Jezus heeft niet iedereen genezen. Hoe vaak zou Hij de poort voorbij zijn gelopen waar een zieke man lag, die later door Petrus genezen werd (Handelingen 3:1-10)? En waarom genas Jezus de lamme in Bethesda wel, maar de anderen niet?
Elisa was ziek en stierf (2 Koningen 13:14) en Trofimus was ziek (2 Timotheüs 4:20). Nergens wordt gezegd dat zij één of andere schuld hadden. Epafrodites was doodziek, omdat hij hard voor Christus had gewerkt (Filippenzen 2:27-30). Timotheüs heeft last van zijn maag en krijgt van Paulus een medisch advies (1 Timotheüs 5:23). De doorn in het vlees van Paulus was iets wat hem zwak maakte (2 Korinthe 12:1-10), maar voor zijn nederigheid was het beter te lijden dan er bevrijd van te zijn. En dat terwijl de zieke Paulus een bode van God is (Galaten 4:12-15).

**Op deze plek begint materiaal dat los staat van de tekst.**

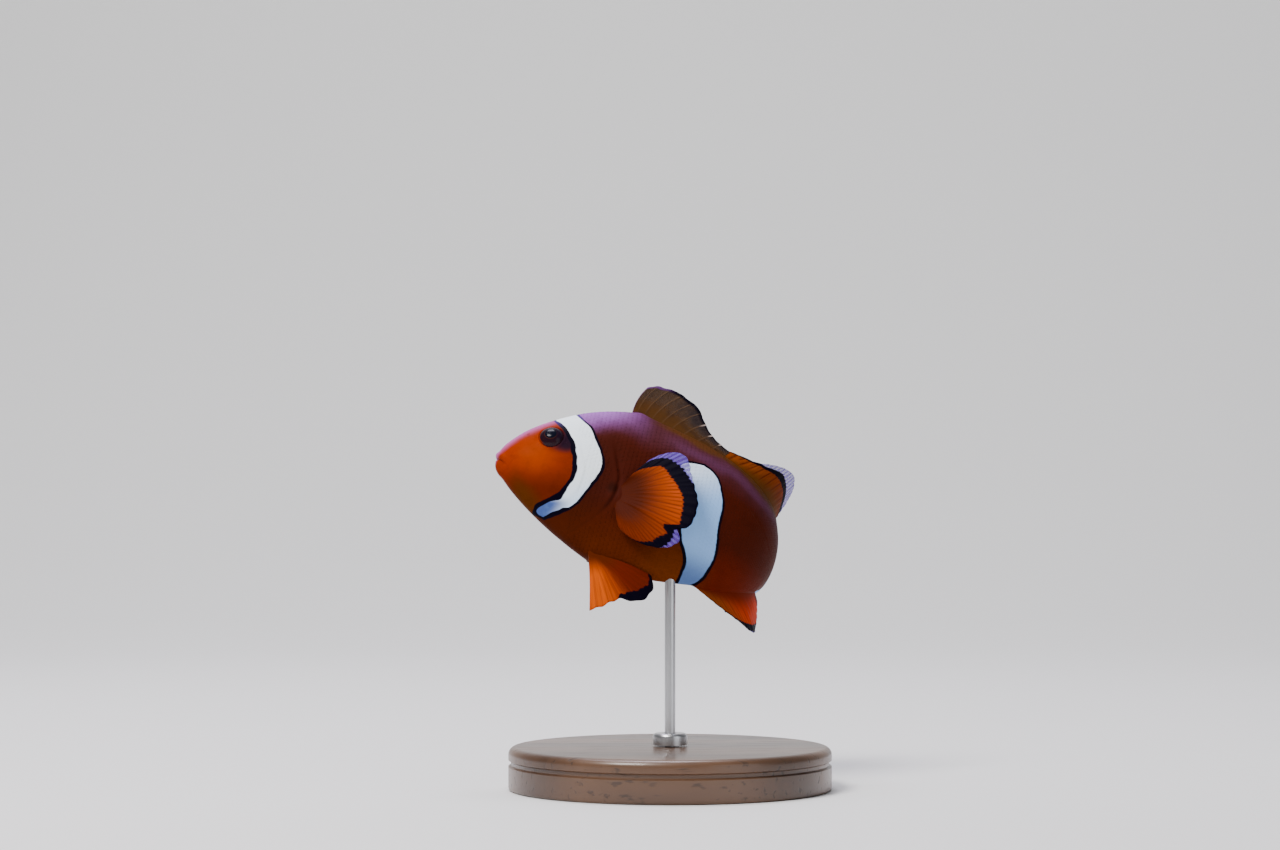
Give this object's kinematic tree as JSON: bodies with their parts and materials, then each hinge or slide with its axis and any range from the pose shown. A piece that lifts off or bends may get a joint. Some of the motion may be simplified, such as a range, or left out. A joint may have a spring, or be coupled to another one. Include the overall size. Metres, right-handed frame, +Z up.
{
  "type": "clownfish",
  "caption": "Life-size still model of a swimming clownfish with a curled tail, held on a round wooden base by a thin steel rod.",
  "frame": {"origin": "centre of the stand base's underside", "axes": "+Z up; the fish faces -X and shows its left side to -Y; its tail swings to +Y"},
  "size_m": [0.0626, 0.0727, 0.075],
  "materials": {
    "skin": "wet fish skin under small scales, orange and maroon with white bars edged in black",
    "fin": "orange fin skin over fine rays, with a black band and a pale see-through edge",
    "eye": "polished dark eye with an orange iris",
    "base_wood": "satin dark walnut",
    "steel": "brushed"
  },
  "bodies": {
    "root": {"head": "skin", "lower_jaw": "skin", "gill_cover_left": "skin", "gill_cover_right": "skin", "trunk": "skin", "tail": "skin", "tail_stalk": "skin", "eye_left": "eye", "eye_right": "eye", "dorsal_fin_spiny": "fin", "dorsal_fin_soft": "fin", "anal_fin": "fin", "caudal_fin": "fin", "pectoral_fin_left": "fin", "pectoral_fin_right": "fin", "pelvic_fin_left": "fin", "pelvic_fin_right": "fin", "stand_base": "base_wood", "stand_rod": "steel", "stand_collar": "steel"}
  },
  "joints": []
}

God kan en wil genezen, maar niet altijd. Ziekte is niet per se een teken van zonde of geestelijke zwakheid. God geneest niet op grond van de rechtvaardigheid van een mens, want dan zouden alle rechtvaardigen gezond moeten zijn. Jezus genas zelfs mensen die niet tot inkeer kwamen (Lukas 17:17-19).
Gewoonlijk is het Gods wil om ziekte te genezen. De meeste mensen gaan niet dood wanneer ze ziek worden. Vaak hebben ze geen dokters en medicijnen nodig. God streeft genezing na in Zijn schepping, maar soms geneest ziekte niet spontaan. Dan moeten we er mee leren leven tot Zijn eer, er mee sterven tot Zijn eer, of wonderlijk genezen worden tot Zijn eer. Onze vraag om genezing mag samengaan met: ‘Maar niet zoals Ik wil, maar zoals U wilt.’ (Mattheüs 26:39).